Reading Your Journal Stats to Find YOUR Edge

Your Journal Is a Dataset, Not a Diary

A trading journal that only records "felt good about this one" is a diary. A trading journal that records structured, comparable data across every trade is a dataset — and a dataset is something you can actually analyze to find your edge. This lesson is about turning the log into insight.

The Minimum Fields Every Entry Needs

  • Date, time, instrument, session
  • Setup/strategy name (must match one of your defined strategies from Lesson 1)
  • Context conditions present at entry
  • Entry price, stop price, target price
  • Risk in dollars and in R
  • Outcome in R and in dollars
  • Whether you followed your own rules exactly (yes/no, and if no, what you deviated on)
  • A one-line note on execution quality, separate from outcome

That last field matters more than most traders realize. A trade can be a winner and still be badly executed (you got lucky). A trade can be a loser and still be perfectly executed (the setup didn't work this time, but you followed your rules). Conflating outcome with quality is one of the fastest ways to reinforce bad habits, because a lucky win feels identical to a skillful one in the moment.
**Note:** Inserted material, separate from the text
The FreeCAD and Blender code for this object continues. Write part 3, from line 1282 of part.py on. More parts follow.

Expectancy: The Single Number That Matters Most

Win rate alone is misleading. A strategy with a 30% win rate can be highly profitable if winners are big enough; a strategy with a 70% win rate can lose money if losers are big enough. The number that actually tells you whether a strategy has an edge is expectancy:

Expectancy = (Win Rate x Average Win) − (Loss Rate x Average Loss)

Worked Example

Say your journal shows 60 trades on your session-open reversal setup:

  • 34 wins, average winner +1.8R
  • 26 losses, average loser −1R
  • Win rate = 34/60 = 56.7%, loss rate = 43.3%

Expectancy = (0.567 x 1.8) − (0.433 x 1.0) = 1.02 − 0.433 = +0.59R per trade

That means, on average, every time you take this setup you can expect to make roughly 0.59R. On a $150 risk per trade, that's about $88.50 of expected value per occurrence, before commissions and slippage. A positive expectancy, held over a large enough sample (see Lesson 3), is the actual definition of "having an edge." Everything else is noise or narrative.
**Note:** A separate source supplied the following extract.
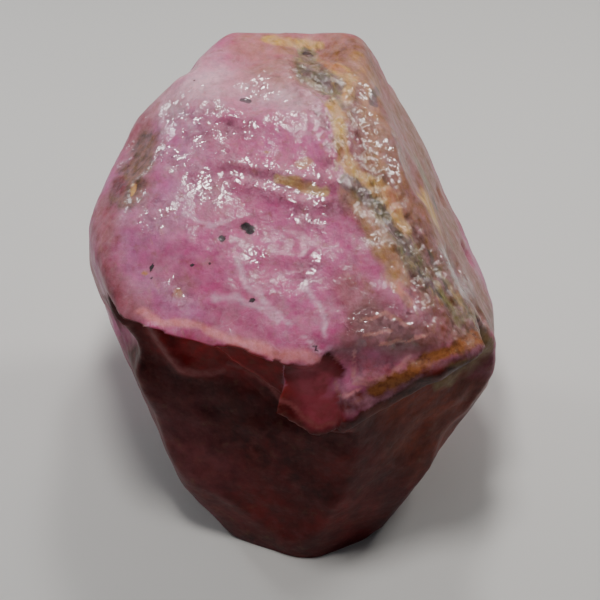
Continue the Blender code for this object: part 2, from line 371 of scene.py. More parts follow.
# Each layer is laid over the one before. A stroke is (width, line of (right, up) spots on the front),
# a spot is (turn, tilt, radius) anywhere. The edge breaks up over "grain" millimetres by "ragged", and
# "streaked" layers run along the band beside the right ridge.
skinLayers = {
    "lilacSkin": {
        "colours": ((0.521, 0.156, 0.351), (0.452, 0.075, 0.233)), "grain": 1.3, "ragged": 0.6, "sharp": 1.1,
        "strokes": ((1.7, ((-4.3, 1.3), (-3.2, 2.3), (-3.2, 3.6), (-2.9, 5.2))),
                    (0.6, ((-4.0, 0.6), (-2.6, -0.3)))),
        "spots": ((-70, 20, 3.0), (-110, 30, 2.4), (120, 10, 2.5)),
    },
    "core": {
        "colours": ((0.50, 0.045, 0.20), (0.60, 0.085, 0.29)), "grain": 1.1, "ragged": 0.5, "sharp": 1.1,
        "strokes": ((1.9, ((-1.7, 1.2), (-0.2, 1.4), (0.5, 0.6), (0.1, 0.0))),
                    (1.0, ((-0.9, 4.1), (0.2, 3.9))), (0.8, ((-0.2, -0.4), (0.9, -0.6), (1.0, 0.4)))),
        "spots": ((-95, -5, 2.0), (165, 30, 2.2)),
    },
    "redRim": {
        "colours": ((0.36, 0.075, 0.10), (0.26, 0.050, 0.060)), "grain": 0.8, "ragged": 0.6, "sharp": 1.5,
        "strokes": ((0.55, ((-3.7, 5.4), (-4.5, 4.1))),
                    (0.6, ((-5.1, 2.4), (-5.0, 1.2), (-4.7, 0.2), (-4.4, -0.3))),
                    (0.6, ((1.2, 0.4), (1.5, -0.7), (1.2, -1.2)))),
        "spots": ((-88, 40, 1.8), (-92, 5, 1.5)),
    },
    "paleTop": {
        "colours": ((0.78, 0.46, 0.54), (0.64, 0.28, 0.36)), "grain": 0.8, "ragged": 0.8, "sharp": 1.3,
        "strokes": ((0.9, ((-3.3, 5.2), (-2.4, 5.6), (-1.2, 5.5), (0.2, 5.3))),),
        "spots": ((-60, 60, 1.6),),
    },
    "beigeTop": {
        "colours": ((0.388, 0.170, 0.073), (0.502, 0.161, 0.149)), "grain": 0.6, "ragged": 0.8, "sharp": 1.5,
        "strokes": ((0.9, ((-1.3, 6.8), (0.2, 6.9), (1.6, 6.5))), (0.8, ((-0.9, 6.0), (0.4, 6.0)))),
        "spots": ((-150, 70, 2.2), (100, 60, 2.0), (180, 60, 1.6)),
    },
    "bandTan": {
        "colours": ((0.14, 0.053, 0.005), (0.29, 0.13, 0.020)), "grain": 0.5, "ragged": 0.7, "sharp": 2.0,
        "streaked": True,
        "strokes": ((1.25, ((1.4, 6.3), (1.75, 4.8), (2.1, 3.6), (2.6, 2.4), (3.1, 1.4), (3.7, 0.2))),),
        "spots": ((70, 15, 2.2), (95, 35, 1.8), (150, -10, 1.8), (-125, 15, 1.8)),
    },
    "bandCream": {
        "colours": ((0.46, 0.24, 0.058), (0.30, 0.14, 0.028)), "grain": 0.35, "ragged": 1.1, "sharp": 2.2,
        "streaked": True,
        "strokes": ((0.42, ((1.5, 6.3), (1.9, 5.5), (1.95, 4.4), (1.9, 3.6))),
                    (0.5, ((1.3, 2.6), (1.9, 1.6), (2.4, 0.6)))),
        "spots": ((80, 40, 1.2), (150, 40, 1.0)),
    },
    "flankPink": {
        "colours": ((0.27, 0.100, 0.032), (0.21, 0.105, 0.026)), "grain": 0.8, "ragged": 0.5, "sharp": 1.5,
        "strokes": ((0.8, ((2.9, 5.2), (3.5, 3.2), (4.0, 1.9))),),
        "spots": ((80, 25, 2.4), (85, 0, 2.0)),
    },
    "bandBrown": {
        "colours": ((0.09, 0.036, 0.005), (0.22, 0.11, 0.018)), "grain": 0.45, "ragged": 0.9, "sharp": 2.2,
        "streaked": True,
        "strokes": ((0.8, ((2.9, 1.5), (3.3, 0.6), (3.9, -0.3), (4.3, -0.9))),
                    (0.5, ((3.9, 0.9), (4.5, 0.0), (4.8, -0.6)))),
        "spots": ((90, -12, 1.6), (-150, -20, 1.5)),
    },
    "pinkRight": {
        "colours": ((0.25, 0.060, 0.019), (0.15, 0.040, 0.009)), "grain": 0.5, "ragged": 0.8, "sharp": 1.6,
        "strokes": ((0.75, ((1.7, -0.4), (2.4, -0.9), (3.3, -0.8))),),
        "spots": (),
    },
    "wisps": {
        "colours": ((0.670, 0.306, 0.197), (0.567, 0.178, 0.105)), "grain": 0.3, "ragged": 0.9, "sharp": 2.4,
        "strokes": ((0.08, ((1.5, -0.5), (2.1, -0.35), (2.7, -0.6))), (0.06, ((1.6, -0.8), (2.3, -0.75))),
                    (0.06, ((2.0, -1.05), (2.7, -1.0), (3.1, -0.75))), (0.16, ((2.3, 0.3), (2.7, -0.1)))),
        "spots": (),
    },
    "olivePatch": {
        "colours": ((0.060, 0.036, 0.005), (0.18, 0.090, 0.016)), "grain": 0.4, "ragged": 0.9, "sharp": 2.0,
        "strokes": ((0.72, ((-3.95, 3.95), (-4.25, 3.3), (-4.4, 2.7))), (0.45, ((4.3, -0.9), (4.8, -0.6)))),
        "spots": ((110, -20, 1.6), (-140, -5, 1.5), (160, 50, 1.2)),
    },
    "patchSpot": {
        "colours": ((0.078, 0.005, 0.003), (0.156, 0.010, 0.003)), "grain": 0.3, "ragged": 0.6, "sharp": 2.5,
        "strokes": ((0.28, ((-4.75, 3.1), (-4.65, 2.9))),),
        "spots": (),
    },
    "olive": {
        "colours": ((0.085, 0.085, 0.020), (0.27, 0.24, 0.065)), "grain": 0.25, "ragged": 1.2, "sharp": 2.6,
        "streaked": True,
        "strokes": ((0.50, ((0.15, 6.6), (0.3, 5.8), (0.8, 5.6), (1.1, 5.2))),
                    (0.45, ((1.5, 2.7), (2.1, 2.1), (2.5, 1.5), (2.8, 0.9))),
                    (0.22, ((2.6, 1.3), (3.2, 0.5), (4.0, -0.5))), (0.16, ((3.5, 0.8), (4.3, -0.4)))),
        "spots": ((75, 45, 0.8), (150, 5, 0.9), (-160, 20, 0.8)),
    },
    "ochre": {
        "colours": ((0.58, 0.30, 0.015), (0.68, 0.44, 0.11)), "grain": 0.3, "ragged": 1.0, "sharp": 2.5,
        "streaked": True,
        "strokes": ((0.28, ((0.85, 5.0), (0.95, 4.4), (1.05, 3.8), (1.3, 3.2), (1.9, 2.85))),
                    (0.42, ((1.9, 2.9), (2.3, 2.5), (2.6, 1.9))), (0.22, ((-0.9, 7.0), (0.6, 6.9))),
                    (0.18, ((-0.6, 3.05), (0.0, 2.82), (0.6, 2.78))),
                    (0.3, ((0.9, 6.1), (1.35, 5.7), (1.3, 5.2))),
                    (0.07, ((-4.3, 2.9), (-4.35, 2.7)))),
        "spots": ((60, 30, 0.9), (140, 20, 1.0), (-120, 40, 0.8)),
    },
    "orange": {
        "colours": ((0.56, 0.20, 0.020), (0.46, 0.20, 0.050)), "grain": 0.2, "ragged": 0.9, "sharp": 2.2,
        "strokes": ((0.22, ((0.6, 6.25), (1.0, 6.05))), (0.20, ((-0.05, 3.42), (0.1, 3.5))),
                    (0.24, ((2.25, 2.8), (2.45, 2.4))), (0.12, ((1.1, 3.4), (1.0, 3.8))),
                    (0.10, ((-3.95, 0.70), (-3.9, 0.68))), (0.07, ((-0.83, 3.75), (-0.8, 3.74))),
                    (0.12, ((-3.0, 0.22), (-2.95, 0.2)))),
        "spots": (),
    },
    "darkStreaks": {
        "colours": ((0.026, 0.036, 0.008), (0.085, 0.10, 0.020)), "grain": 0.2, "ragged": 1.2, "sharp": 3.0,
        "streaked": True,
        "strokes": ((0.20, ((0.1, 6.62), (0.22, 6.5))), (0.16, ((0.2, 5.9), (0.7, 5.65), (0.85, 5.75))),
                    (0.28, ((1.2, 2.9), (1.6, 2.6), (2.0, 2.3))),
                    (0.24, ((2.1, 2.1), (2.5, 1.6), (2.7, 1.2))), (0.16, ((2.0, 5.45), (2.05, 5.2))),
                    (0.10, ((2.9, 0.9), (3.5, 0.0))), (0.09, ((3.2, 1.2), (3.9, 0.1)))),
        "spots": ((78, 35, 0.35), (145, 12, 0.4)),
    },
    "lipFlange": {
        "colours": ((0.80, 0.22, 0.20), (0.76, 0.26, 0.30)), "grain": 0.5, "ragged": 0.5, "sharp": 1.6,
        "strokes": ((0.24, ((-1.6, -1.02), (-1.0, -1.2), (-0.6, -1.36), (0.0, -1.42), (0.74, -1.55))),
                    (0.14, ((-4.1, -0.3), (-3.4, -0.48), (-2.4, -0.68), (-1.6, -0.98)))),
        "spots": (),
    },
    "bulge": {
        "colours": ((0.20, 0.022, 0.050), (0.32, 0.06, 0.085)), "grain": 0.5, "ragged": 0.5, "sharp": 1.8,
        "strokes": ((0.42, ((1.4, -1.5), (1.7, -1.75), (2.1, -1.6))),),
        "spots": (),
    },
    # dark red under the rusty edge: the stone's own red with painted shade
    "redAndShadeUnderRust": {
        "colours": ((0.17, 0.016, 0.010), (0.07, 0.008, 0.006)), "grain": 0.4, "ragged": 0.7, "sharp": 1.8,
        "strokes": ((0.50, ((1.1, -2.6), (1.7, -2.45), (2.6, -2.15), (3.6, -1.7), (4.4, -1.35))),),
        "spots": (),
    },
    # painted highlights: pale thin rims along the curved scallop edges
    "scallopRimHighlights": {
        "colours": ((0.66, 0.27, 0.26), (0.48, 0.14, 0.15)), "grain": 0.3, "ragged": 0.6, "sharp": 1.8,
        "strokes": ((0.07, ((1.35, -1.26), (1.23, -1.75), (1.35, -2.02),
                            (1.81, -2.02), (2.27, -1.75), (2.66, -1.38))),
                    (0.06, ((0.81, -2.02), (0.96, -2.25), (1.23, -2.33), (1.5, -2.17))),
                    (0.06, ((1.3, -1.9), (1.7, -1.95), (2.1, -1.8)))),
        "spots": (),
    },
    "veils": {
        "colours": ((0.86, 0.50, 0.66), (0.74, 0.34, 0.50)), "grain": 0.3, "ragged": 0.9, "sharp": 0.9,
        "strokes": ((0.12, ((-1.54, 0.97), (-1.22, 0.30), (-0.9, -0.1))),
                    (0.13, ((-2.14, 0.1), (-1.5, 0.0), (-0.95, -0.3), (-0.55, -0.57))),
                    (0.10, ((-1.07, 0.3), (-0.75, -0.22), (-0.25, -0.62))),
                    (0.10, ((0.12, 0.37), (0.52, -0.22), (0.62, -0.87))),
                    (0.08, ((0.12, -0.98), (0.54, -1.32), (0.73, -1.10))),
                    (0.10, ((-3.2, 4.85), (-2.6, 4.3))),
                    (0.08, ((-2.9, 2.2), (-2.2, 1.9), (-1.8, 2.0)))),
        "spots": (),
    },
    "rust": {
        "colours": ((0.42, 0.15, 0.05), (0.12, 0.030, 0.012)), "grain": 0.35, "ragged": 1.5, "sharp": 2.0,
        "strokes": ((0.32, ((1.9, -2.15), (2.47, -1.85), (2.9, -1.62))), (0.24, ((3.0, -1.5), (3.7, -1.2))),
                    (0.26, ((3.9, -1.1), (4.5, -0.9)))),
        "spots": ((95, -30, 0.9),),
    },
    "specks": {
        "colours": ((0.029, 0.019, 0.024), (0.096, 0.066, 0.078)), "grain": 0.12, "ragged": 0.8, "sharp": 5.0,
        "strokes": ((0.19, ((-1.40, 1.82), (-1.34, 1.74))), (0.13, ((-2.02, 1.59), (-2.0, 1.57))),
                    (0.12, ((-1.52, 5.12), (-1.42, 5.09))), (0.13, ((0.1, 6.6), (0.17, 6.57))),
                    (0.09, ((-2.68, 0.84), (-2.67, 0.84))), (0.09, ((-1.21, -0.06), (-1.2, -0.05))),
                    (0.07, ((-3.69, 0.97), (-3.72, 0.60))), (0.08, ((0.37, -1.2), (0.38, -1.2)))),
        "spots": (),
    },
}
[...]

Slice the Data to Find Where Your Edge Actually Lives

Once you have expectancy for the overall strategy, break it down further. Most traders don't have one flat edge — they have a strong edge in specific conditions and a weak or negative edge in others, averaged together. Slice your journal by:

  • Time of day — is your edge concentrated in the first hour after the open, or does it hold all session?
  • Day of week — some setups perform very differently on Monday vs. Friday.
  • Context condition — does the setup work in trends but not in chop, or vice versa?
  • Instrument — does it hold on both NQ and ES, or only one?
  • Rule adherence — compare expectancy on trades where you followed your rules exactly vs. trades where you deviated. This slice alone often explains most of a trader's underperformance relative to their backtest.

It's common to find that a strategy's overall expectancy of +0.3R is actually made up of +0.9R during the London-to-NY overlap and -0.2R outside it. If that's true, the real edge is "trade this setup only during the overlap" — a narrower, more precise rule that the raw average was hiding.

Watch for Execution Drift

Compare your rule-adherence slice over time. If your "followed rules exactly" percentage is dropping month over month even though outcomes look fine, that's an early warning sign — you may be getting away with deviations due to lucky variance (see Lesson 3), and the deviations will eventually catch up with you.

Turn Findings Into Rule Changes

The point of this analysis isn't just to admire your numbers — it's to feed back into Lesson 1's five-part structure. If your data says the edge only exists in a specific context window, that context restriction becomes part of the strategy definition itself, not an informal note you keep in your head. Update the written rules. Then backtest and forward test the narrowed version to confirm the improvement is real and not just another small sample.

The Discipline This Requires

None of this works if journal entries are incomplete, rounded up, or filled in from memory a day later. Log every trade, immediately, with real numbers — not "about 2 points" but the actual stop and target prices. Sloppy inputs make the whole exercise worthless, because you can't compute real expectancy from approximate data.

Key takeaways
  • Expectancy — not win rate alone — is the number that tells you whether a strategy actually has an edge: (win rate x avg win) minus (loss rate x avg loss).
  • Slicing journal data by time of day, context, instrument, and rule adherence usually reveals that your edge is concentrated in specific conditions, not spread evenly across every trade.
  • Separate outcome from execution quality in every entry — a lucky win and a skillful win feel the same but teach opposite lessons if you don't track the difference.
Glossary
Expectancy
The average amount you expect to win or lose per trade, calculated as (win rate x average win) minus (loss rate x average loss), expressed in R or dollars.
Rule Adherence
The percentage of trades where the trader followed their own predefined strategy rules exactly, tracked separately from win/loss outcome.
Execution Quality
A judgment of how well a trade was carried out relative to the plan, independent of whether it happened to win or lose.